'Refinement plan' for Boscombe surf reef

  • Published
Boscombe seafront
Image caption,
The reef was deemed to be "sub-standard"

Improvements to Europe's first artificial surf reef could be complete by spring 2011 after an agreement was struck with the company that built it.

The reef, which was built to enhance waves off Boscombe in Dorset, has been criticised for not working properly.

Bournemouth Borough Council said it agreed a "refinement plan" with ASR Ltd to extend the ride length of the waves.

The council will pay £55,000 when the work is finished and a further £95,000 if the improvements are successful.

The council had been withholding £150,000 from ASR after a specialist report found the reef, which cost £3m, had not achieved all of its objectives.

'Pragmatic approach'

Council leader Peter Charon said: "Everyone is agreed that ASR's technical refinements are the best solution.

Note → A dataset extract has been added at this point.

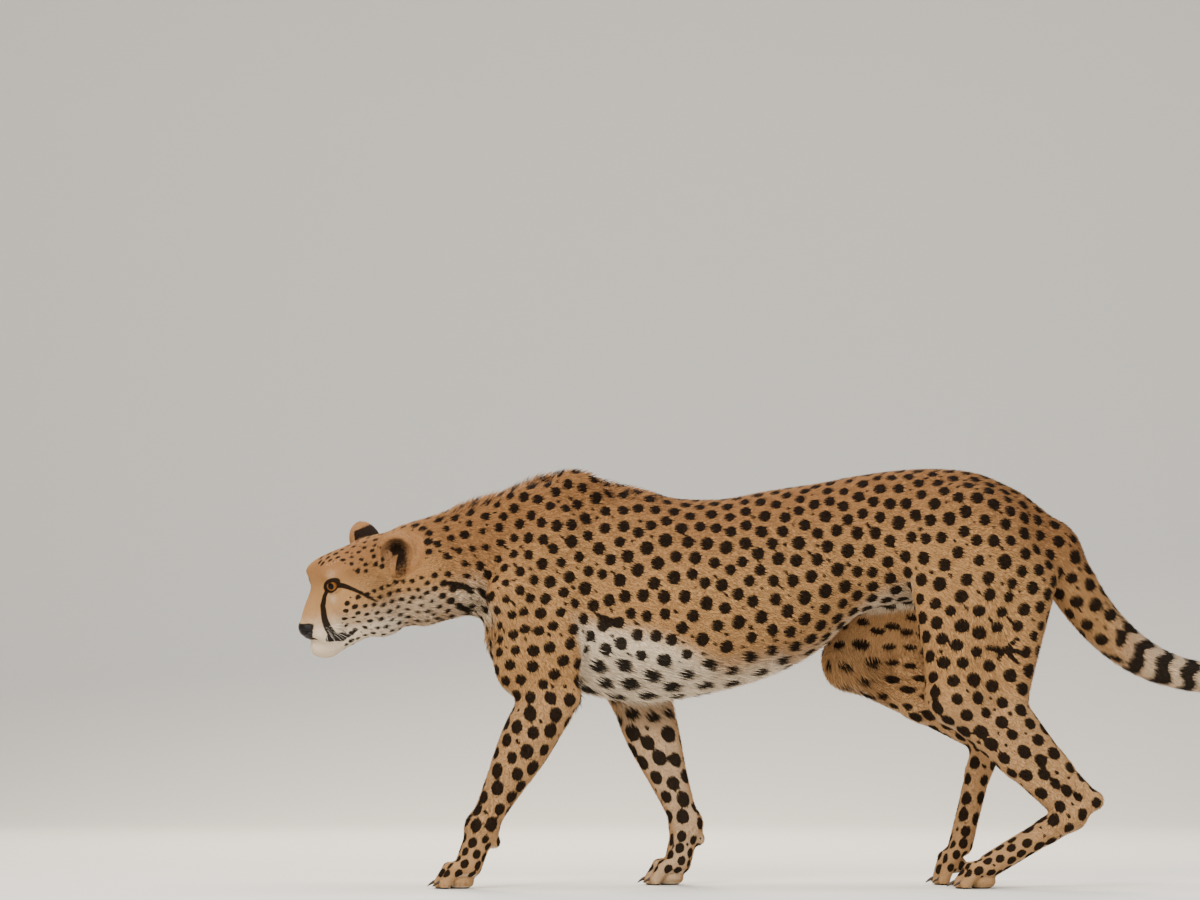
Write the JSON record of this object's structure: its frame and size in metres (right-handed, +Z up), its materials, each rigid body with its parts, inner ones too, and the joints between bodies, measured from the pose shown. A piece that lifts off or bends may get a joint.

"Although these are innovative and complex works, working with ASR, the likelihood of both performance improvements and a greater return on the council's £3m investment in the reef are a significant step closer.

"After detailed and lengthy negotiations, I am satisfied that the financial agreement reached represents a pragmatic approach."

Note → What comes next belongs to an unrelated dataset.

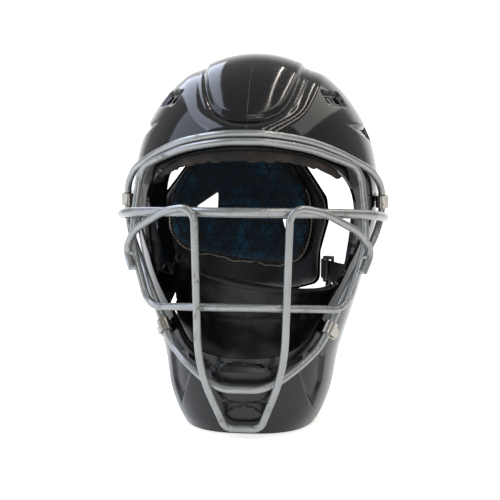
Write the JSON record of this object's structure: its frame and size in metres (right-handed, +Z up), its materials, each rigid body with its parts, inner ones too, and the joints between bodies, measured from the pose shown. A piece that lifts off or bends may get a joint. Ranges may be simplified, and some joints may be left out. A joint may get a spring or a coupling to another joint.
{
  "type": "baseball catcher helmet",
  "caption": "Hard-shell catcher's helmet with a welded wire face cage, foam liners, a floating back plate on elastic straps and a padded chin cup.",
  "frame": {"origin": "middle of the wearer's head at eye level", "axes": "+Z up, -Y towards the face side, +X towards the wearer's left"},
  "size_m": [0.2452, 0.2814, 0.3334],
  "materials": {
    "shell_plastic": "gloss",
    "plate_plastic": "gloss",
    "cage_steel": "satin",
    "clip_steel": "satin",
    "screw_steel": "bright",
    "pad_vinyl": "matt",
    "brow_foam": "matt",
    "liner_cloth": "matt",
    "binding_cloth": "matt",
    "webbing": "matt",
    "cup_plastic": "satin",
    "cup_vinyl": "matt",
    "slider_plastic": "satin",
    "snap_metal": "satin"
  },
  "bodies": {
    "helmet": {"cage_nuts": "screw_steel", "cage_screws": "screw_steel", "centre_frame": "cage_steel", "chin_pad": "pad_vinyl", "chin_snap_left": "snap_metal", "chin_snap_right": "snap_metal", "chin_strap_left": "webbing", "chin_strap_right": "webbing", "crown_pad": "pad_vinyl", "crown_strap": "webbing", "ear_pad_left": "pad_vinyl", "ear_pad_right": "pad_vinyl", "eye_bar": "cage_steel", "forehead_pad": "brow_foam", "front_shell": "shell_plastic", "jaw_clip_left": "clip_steel", "jaw_clip_right": "clip_steel", "jaw_pad_left": "pad_vinyl", "jaw_pad_right": "pad_vinyl", "mouth_wire": "cage_steel", "perimeter_wire": "cage_steel", "side_clip_left": "clip_steel", "side_clip_right": "clip_steel", "side_strap_left": "webbing", "side_strap_right": "webbing", "strap_rivets": "screw_steel", "temple_pad_left": "pad_vinyl", "temple_pad_right": "pad_vinyl"},
    "rear_plate": {"back_plate": "plate_plastic", "back_pad": "pad_vinyl", "back_liner": "liner_cloth", "liner_binding": "binding_cloth"},
    "chin_piece": {"chin_cup": "cup_plastic", "chin_cup_pad": "cup_vinyl"},
    "left_adjuster": {"strap_adjuster_left": "slider_plastic"},
    "right_adjuster": {"strap_adjuster_right": "slider_plastic"}
  },
  "joints": [
    {"name": "rear_plate_slide", "type": "slide", "parent": "helmet", "child": "rear_plate", "axis": [0, 1, 0], "range_m": [0, 0.025], "stiffness_N_per_m": 500},
    {"name": "chin_cup_slide", "type": "slide", "parent": "helmet", "child": "chin_piece", "axis": [0, 1, 0], "range_m": [0, 0.012]},
    {"name": "left_adjuster_slide", "type": "slide", "parent": "helmet", "child": "left_adjuster", "axis": [-0.6834, 0.73, 0], "range_m": [-0.004, 0.004]},
    {"name": "right_adjuster_slide", "type": "slide", "parent": "helmet", "child": "right_adjuster", "axis": [-0.7977, 0.6031, 0], "range_m": [-0.004, 0.004]}
  ]
}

The reef, which ran over budget and suffered a series of delays, was created to improve surfing conditions using 55 giant sand-filled bags which are 225m (740ft) out at sea.

The bags are sausage-shaped and range in length from 50ft (15m) to 230ft (70m).

The New Zealand-based creator denied the reef failed and said it was only one of the criteria, the wave lengths, which it had not met.